Nach grundlosem Kindesentzug: Klinik muss 20 000 Euro zahlen
MÜNCHEN - Schwere Vorwürfe hat die Haunersche Kinderklinik gegen das Laimer Elternpaar Ugur und Ezo Yalcin erhoben: Die Ärzte diagnostizierten fälschlich Kindesmisshandlung bei der damals viereinhalb Jahre alten Tochter Daria. Die Eltern hatten deshalb das Sorgerecht verloren und klagten jetzt erfolgreich.
Es ist der Albtraum aller Eltern: Das Kind zieht sich zu Hause eine Kopfverletzung zu. Aus Sorge wird die kleine Daria von Vater Ugur (36) und Mutter Ezo (34) ins Krankenhaus gebracht und plötzlich sind sie einem schlimmen Verdacht ausgesetzt – Misshandlung des eigenen Kindes. Der Behördenapparat springt an. Polizei, Jugendamt, Entzug des Sorgerechts.
So einen schweren Vorwurf hatte die Haunersche Kinderklinik gegen das Münchner Elternpaar erhoben. Die Ärzte diagnostizierten fälschlich Kindesmisshandlung bei der damals viereinhalb Jahre alten Daria. Den Eltern wurde daraufhin das Sorgerecht entzogen. Vier Wochen war das Kind in staatlicher Obhut – bis der renommierte Mediziner Wolfgang Eisenmenger, Professor am Institut für Rechtsmedizin der Uni München, den Verdacht gegen die Eltern dreier Kindern entkräften konnte.
Mit blauem Auge und Gehirnerschütterung ins Klinikum
Die 9. Zivilkammer beim Landgericht München I verurteilte jetzt die Klinik zur Schmerzensgeldzahlung. Den Eltern wurde jeweils 5000 Euro zugesprochen, Daria selbst bekommt 10 000 Euro.
Im Februar 2006 wurde das Mädchen mit blauem Auge und Gehirnerschütterung ins Klinikum Dritter Orden gebracht. Die Verletzungen habe sich das Kind beim Spielen zugezogen. Nach ein paar Tagen ging das Mädchen wieder in den Kindergarten.
Für die Eltern brach eine Welt zusammen
Dort fiel Daria einer zufällig anwesenden Sozialarbeiterin vom Jugendamt auf. Sie veranlasste, dass das Mädchen zur stationären Beobachtung in die Haunersche Kinderklinik kommt. Eine „Helferkonferenz“, bestehend aus Ärzten, Sozialpädagogen und Psychologen, wurde gebildet.

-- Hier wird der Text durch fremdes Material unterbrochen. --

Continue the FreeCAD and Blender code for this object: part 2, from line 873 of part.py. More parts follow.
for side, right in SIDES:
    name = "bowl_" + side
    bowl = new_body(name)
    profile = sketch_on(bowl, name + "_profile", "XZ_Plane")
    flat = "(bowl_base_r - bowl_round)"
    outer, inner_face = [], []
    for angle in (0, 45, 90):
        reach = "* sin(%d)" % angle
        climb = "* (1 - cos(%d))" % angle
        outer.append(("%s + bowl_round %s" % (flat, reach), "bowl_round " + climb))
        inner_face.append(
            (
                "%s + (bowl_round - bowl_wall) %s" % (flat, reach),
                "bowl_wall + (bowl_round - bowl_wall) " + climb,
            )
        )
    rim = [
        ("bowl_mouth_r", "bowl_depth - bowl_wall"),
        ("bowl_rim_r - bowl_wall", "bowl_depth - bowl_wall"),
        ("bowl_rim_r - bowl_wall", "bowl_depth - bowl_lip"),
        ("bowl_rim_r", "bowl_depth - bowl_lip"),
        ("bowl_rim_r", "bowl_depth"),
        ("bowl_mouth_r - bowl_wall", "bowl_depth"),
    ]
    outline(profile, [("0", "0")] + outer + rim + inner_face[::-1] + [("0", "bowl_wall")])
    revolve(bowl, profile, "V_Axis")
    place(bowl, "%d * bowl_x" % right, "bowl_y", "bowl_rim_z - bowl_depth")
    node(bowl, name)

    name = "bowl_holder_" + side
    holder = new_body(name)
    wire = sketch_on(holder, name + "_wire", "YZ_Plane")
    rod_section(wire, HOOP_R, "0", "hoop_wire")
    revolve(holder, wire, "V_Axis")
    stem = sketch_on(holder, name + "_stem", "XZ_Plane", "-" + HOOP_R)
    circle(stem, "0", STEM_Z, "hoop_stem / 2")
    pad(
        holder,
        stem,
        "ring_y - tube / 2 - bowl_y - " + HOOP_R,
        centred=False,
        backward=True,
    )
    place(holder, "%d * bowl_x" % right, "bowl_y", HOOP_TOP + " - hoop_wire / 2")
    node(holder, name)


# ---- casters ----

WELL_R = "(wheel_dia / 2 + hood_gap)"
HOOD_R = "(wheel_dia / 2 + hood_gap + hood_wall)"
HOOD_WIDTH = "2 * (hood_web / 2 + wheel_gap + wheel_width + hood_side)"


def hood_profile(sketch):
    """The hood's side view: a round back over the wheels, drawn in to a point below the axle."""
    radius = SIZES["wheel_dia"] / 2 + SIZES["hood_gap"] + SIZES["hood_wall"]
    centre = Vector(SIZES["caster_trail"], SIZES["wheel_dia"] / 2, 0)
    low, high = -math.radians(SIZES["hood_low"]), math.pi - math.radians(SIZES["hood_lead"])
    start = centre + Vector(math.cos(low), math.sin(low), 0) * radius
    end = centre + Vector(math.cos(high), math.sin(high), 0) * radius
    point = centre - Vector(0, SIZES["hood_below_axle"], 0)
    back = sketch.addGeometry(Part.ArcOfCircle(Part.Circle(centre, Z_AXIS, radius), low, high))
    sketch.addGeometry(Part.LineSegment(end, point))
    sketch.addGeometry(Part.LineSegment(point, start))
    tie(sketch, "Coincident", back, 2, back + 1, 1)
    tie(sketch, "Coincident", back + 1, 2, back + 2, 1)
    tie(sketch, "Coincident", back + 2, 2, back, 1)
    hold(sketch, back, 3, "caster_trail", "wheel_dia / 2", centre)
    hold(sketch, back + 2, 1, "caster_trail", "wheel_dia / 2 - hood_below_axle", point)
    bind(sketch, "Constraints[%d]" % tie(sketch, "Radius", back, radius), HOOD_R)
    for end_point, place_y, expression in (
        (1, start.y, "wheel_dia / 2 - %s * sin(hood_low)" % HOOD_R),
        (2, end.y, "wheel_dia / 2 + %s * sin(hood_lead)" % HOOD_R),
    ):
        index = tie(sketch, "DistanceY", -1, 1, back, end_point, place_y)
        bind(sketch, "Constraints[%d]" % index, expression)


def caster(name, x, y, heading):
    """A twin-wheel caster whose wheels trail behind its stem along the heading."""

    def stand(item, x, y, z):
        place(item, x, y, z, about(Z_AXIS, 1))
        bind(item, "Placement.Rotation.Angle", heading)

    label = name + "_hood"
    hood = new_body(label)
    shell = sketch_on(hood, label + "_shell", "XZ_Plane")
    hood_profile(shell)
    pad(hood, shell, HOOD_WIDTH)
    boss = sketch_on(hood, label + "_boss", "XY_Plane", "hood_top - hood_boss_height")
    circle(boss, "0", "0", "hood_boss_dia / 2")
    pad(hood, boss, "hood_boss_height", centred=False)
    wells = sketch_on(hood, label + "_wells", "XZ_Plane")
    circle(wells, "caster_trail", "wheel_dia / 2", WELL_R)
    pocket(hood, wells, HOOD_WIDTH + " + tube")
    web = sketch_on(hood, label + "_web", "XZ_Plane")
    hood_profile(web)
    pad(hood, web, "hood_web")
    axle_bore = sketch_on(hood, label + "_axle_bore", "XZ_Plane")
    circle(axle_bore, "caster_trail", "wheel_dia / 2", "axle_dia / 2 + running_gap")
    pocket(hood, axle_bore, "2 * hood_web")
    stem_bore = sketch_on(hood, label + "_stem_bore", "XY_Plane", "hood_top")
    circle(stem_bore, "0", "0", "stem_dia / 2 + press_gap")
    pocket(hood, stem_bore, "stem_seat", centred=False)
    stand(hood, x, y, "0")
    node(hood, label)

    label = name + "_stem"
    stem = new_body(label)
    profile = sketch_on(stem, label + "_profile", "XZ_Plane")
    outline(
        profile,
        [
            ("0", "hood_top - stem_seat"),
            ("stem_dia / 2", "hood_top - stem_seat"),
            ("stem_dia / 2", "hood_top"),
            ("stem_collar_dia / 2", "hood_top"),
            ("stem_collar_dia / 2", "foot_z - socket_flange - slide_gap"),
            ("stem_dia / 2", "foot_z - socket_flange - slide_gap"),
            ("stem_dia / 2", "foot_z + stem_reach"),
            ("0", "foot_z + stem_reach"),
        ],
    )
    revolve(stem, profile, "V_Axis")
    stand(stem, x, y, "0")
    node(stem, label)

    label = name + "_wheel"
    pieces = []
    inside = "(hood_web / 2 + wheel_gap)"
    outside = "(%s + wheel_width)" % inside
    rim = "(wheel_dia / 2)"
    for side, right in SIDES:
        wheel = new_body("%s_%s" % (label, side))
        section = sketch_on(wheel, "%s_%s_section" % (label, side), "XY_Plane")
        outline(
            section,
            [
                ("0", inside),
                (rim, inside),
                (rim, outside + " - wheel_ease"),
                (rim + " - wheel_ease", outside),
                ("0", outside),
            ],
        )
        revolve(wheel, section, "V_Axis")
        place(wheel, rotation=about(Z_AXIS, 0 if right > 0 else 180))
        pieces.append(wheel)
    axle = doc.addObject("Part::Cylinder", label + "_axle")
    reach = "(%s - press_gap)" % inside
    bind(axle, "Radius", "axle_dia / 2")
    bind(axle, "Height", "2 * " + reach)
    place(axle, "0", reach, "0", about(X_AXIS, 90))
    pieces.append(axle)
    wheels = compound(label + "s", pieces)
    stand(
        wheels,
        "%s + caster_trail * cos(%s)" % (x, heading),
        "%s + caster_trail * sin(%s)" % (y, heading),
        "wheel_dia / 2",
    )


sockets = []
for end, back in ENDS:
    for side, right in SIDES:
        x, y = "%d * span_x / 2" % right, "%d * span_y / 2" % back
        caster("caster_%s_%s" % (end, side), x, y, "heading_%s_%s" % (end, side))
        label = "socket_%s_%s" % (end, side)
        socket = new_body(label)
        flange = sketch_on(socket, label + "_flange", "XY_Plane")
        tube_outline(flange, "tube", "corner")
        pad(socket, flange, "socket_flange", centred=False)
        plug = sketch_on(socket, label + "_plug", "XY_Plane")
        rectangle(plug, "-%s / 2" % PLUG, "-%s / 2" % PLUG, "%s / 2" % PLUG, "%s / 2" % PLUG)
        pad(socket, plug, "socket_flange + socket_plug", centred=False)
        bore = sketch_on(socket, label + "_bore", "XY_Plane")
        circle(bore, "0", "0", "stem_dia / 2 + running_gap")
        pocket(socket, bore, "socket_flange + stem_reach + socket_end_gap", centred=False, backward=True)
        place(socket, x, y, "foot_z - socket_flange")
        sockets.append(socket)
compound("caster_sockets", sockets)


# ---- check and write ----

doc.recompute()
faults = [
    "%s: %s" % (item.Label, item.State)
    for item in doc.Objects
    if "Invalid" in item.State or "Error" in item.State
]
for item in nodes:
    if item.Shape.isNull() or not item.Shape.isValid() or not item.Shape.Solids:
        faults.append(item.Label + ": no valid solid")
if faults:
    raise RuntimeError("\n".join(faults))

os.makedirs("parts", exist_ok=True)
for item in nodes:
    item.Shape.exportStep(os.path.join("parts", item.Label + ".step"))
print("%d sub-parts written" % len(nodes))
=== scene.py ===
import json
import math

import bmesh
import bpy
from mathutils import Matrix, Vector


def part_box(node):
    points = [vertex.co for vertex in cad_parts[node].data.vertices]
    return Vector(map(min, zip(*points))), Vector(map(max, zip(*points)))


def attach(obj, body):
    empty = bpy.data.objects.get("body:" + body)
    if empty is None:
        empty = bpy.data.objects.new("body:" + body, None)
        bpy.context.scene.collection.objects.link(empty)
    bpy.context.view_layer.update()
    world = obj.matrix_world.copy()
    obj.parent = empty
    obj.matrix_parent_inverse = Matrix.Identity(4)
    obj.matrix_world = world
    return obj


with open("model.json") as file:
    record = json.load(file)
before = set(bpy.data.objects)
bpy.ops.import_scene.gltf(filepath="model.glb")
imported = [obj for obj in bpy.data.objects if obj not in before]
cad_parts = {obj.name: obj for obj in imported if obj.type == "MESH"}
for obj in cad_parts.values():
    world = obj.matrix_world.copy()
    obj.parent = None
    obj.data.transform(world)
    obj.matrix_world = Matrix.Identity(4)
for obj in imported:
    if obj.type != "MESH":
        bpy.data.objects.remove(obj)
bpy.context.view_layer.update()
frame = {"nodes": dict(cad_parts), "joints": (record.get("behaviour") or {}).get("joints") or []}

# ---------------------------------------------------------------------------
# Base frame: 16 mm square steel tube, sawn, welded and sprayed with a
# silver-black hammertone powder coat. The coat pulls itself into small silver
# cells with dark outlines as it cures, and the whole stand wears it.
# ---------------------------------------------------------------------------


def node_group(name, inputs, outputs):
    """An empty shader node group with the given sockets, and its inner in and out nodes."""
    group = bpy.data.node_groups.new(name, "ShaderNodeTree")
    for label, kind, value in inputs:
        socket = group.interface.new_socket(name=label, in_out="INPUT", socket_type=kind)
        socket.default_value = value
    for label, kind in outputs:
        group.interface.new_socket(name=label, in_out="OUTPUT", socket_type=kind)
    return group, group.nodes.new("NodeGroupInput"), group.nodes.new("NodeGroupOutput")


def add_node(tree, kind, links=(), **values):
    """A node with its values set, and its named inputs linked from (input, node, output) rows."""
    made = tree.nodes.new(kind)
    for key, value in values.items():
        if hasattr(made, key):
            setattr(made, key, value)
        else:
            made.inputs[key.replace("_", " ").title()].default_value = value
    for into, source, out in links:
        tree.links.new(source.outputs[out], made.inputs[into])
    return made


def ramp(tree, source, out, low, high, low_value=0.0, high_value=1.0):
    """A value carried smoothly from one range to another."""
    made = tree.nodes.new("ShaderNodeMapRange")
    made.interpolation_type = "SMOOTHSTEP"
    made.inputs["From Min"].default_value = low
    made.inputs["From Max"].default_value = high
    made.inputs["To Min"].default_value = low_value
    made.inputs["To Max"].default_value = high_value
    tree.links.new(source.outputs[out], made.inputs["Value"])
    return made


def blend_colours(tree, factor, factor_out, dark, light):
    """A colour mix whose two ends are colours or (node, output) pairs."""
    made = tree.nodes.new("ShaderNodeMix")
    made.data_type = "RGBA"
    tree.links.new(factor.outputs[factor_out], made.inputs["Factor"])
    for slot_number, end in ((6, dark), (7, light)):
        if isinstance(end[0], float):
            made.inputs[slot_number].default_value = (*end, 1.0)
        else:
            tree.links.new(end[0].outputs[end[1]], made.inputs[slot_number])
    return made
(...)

Aufgrund der Tatsache, dass das Kind Monate zuvor aus einem Fenster im ersten Stock gefallen ist und keine bleibenden Schäden zurückbehalten hatte, kam die „Helferkonferenz“ zu dem Schluss, dass Kindsmisshandlung vorliegen müsse.
Für die Eltern brach eine Welt zusammen. Vater und Mutter sind völlig aufgelöst. Unter Begleitung der Polizei werden die Eltern in die Psychiatrie gebracht, nachdem der Vater in seiner Verzweiflung drohte, dass er sich umbringen werde. Immer wieder hatten sie beteuert, dass ihre Tochter gegen eine Tür gelaufen sei. Aber niemand wollte ihnen glauben.

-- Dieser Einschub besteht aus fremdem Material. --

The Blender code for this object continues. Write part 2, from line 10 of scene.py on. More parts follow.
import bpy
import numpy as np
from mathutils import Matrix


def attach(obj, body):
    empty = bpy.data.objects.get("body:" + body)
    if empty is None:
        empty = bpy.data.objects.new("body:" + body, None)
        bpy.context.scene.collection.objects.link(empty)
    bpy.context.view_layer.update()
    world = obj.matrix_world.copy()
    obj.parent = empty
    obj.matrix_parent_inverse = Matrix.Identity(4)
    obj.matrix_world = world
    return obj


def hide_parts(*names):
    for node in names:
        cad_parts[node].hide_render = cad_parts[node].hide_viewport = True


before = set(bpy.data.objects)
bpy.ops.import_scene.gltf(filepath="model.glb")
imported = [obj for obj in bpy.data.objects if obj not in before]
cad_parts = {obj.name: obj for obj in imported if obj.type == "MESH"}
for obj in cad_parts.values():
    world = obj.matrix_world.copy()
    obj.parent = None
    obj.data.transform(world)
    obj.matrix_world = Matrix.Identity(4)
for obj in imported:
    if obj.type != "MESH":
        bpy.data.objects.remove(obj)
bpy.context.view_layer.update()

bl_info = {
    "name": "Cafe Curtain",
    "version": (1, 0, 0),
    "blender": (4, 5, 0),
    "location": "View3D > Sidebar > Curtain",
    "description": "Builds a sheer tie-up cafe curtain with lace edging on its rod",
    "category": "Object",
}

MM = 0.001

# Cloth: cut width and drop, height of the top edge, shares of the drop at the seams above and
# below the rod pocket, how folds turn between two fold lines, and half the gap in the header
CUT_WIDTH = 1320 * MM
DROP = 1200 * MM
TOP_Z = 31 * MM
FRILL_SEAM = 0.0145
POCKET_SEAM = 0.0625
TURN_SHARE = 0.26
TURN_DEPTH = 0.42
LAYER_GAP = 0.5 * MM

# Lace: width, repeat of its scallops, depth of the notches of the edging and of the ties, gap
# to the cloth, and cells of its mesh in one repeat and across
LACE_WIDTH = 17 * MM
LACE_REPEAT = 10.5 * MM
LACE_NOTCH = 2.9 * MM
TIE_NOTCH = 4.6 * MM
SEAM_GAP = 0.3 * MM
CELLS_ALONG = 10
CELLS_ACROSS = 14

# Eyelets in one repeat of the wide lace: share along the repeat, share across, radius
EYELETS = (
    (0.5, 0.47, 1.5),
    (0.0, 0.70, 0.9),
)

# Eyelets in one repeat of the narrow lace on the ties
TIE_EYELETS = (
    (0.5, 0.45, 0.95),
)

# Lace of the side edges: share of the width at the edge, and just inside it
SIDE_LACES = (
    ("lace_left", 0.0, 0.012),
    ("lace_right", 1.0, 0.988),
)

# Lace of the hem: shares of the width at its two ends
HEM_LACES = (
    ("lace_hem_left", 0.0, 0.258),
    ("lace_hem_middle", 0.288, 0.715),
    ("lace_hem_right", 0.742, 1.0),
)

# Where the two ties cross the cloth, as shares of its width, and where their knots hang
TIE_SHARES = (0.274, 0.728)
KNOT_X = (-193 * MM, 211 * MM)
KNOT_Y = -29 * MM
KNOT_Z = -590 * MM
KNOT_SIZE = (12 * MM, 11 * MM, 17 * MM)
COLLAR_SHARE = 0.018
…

„Keinerlei Hinweise“ auf eine Misshandlung
Schließlich schalteten sie den Münchner Anwalt Uwe Pratunky ein. In Zusammenarbeit mit dem Rechtsmediziner Eisenmenger wurde der Fall neu aufgerollt. Und man kam zu dem Ergebnis: Bei den Blessuren handelt es sich um alterstypische Verletzungen, die beim Spielen entstehen können. Es gebe „keinerlei Hinweise“ auf eine Misshandlung.
Die Ermittlungen der Polizei wurden sofort eingestellt. Ein weiterer Gutachter prüfte nochmals für das Zivilgericht den gesamten Vorgang und war entsetzt. Das Klinik-Team habe viele Fehler gemacht.
Der Klinikanwalt sprach sein Mitgefühl aus. Der Klinik tue es leid, was geschehen ist. Aber aus damaliger Sicht habe man geglaubt, das Richtige zu tun.
Das Urteil (AZ.: 9 O 20622/06) ist noch nicht rechtskräftig.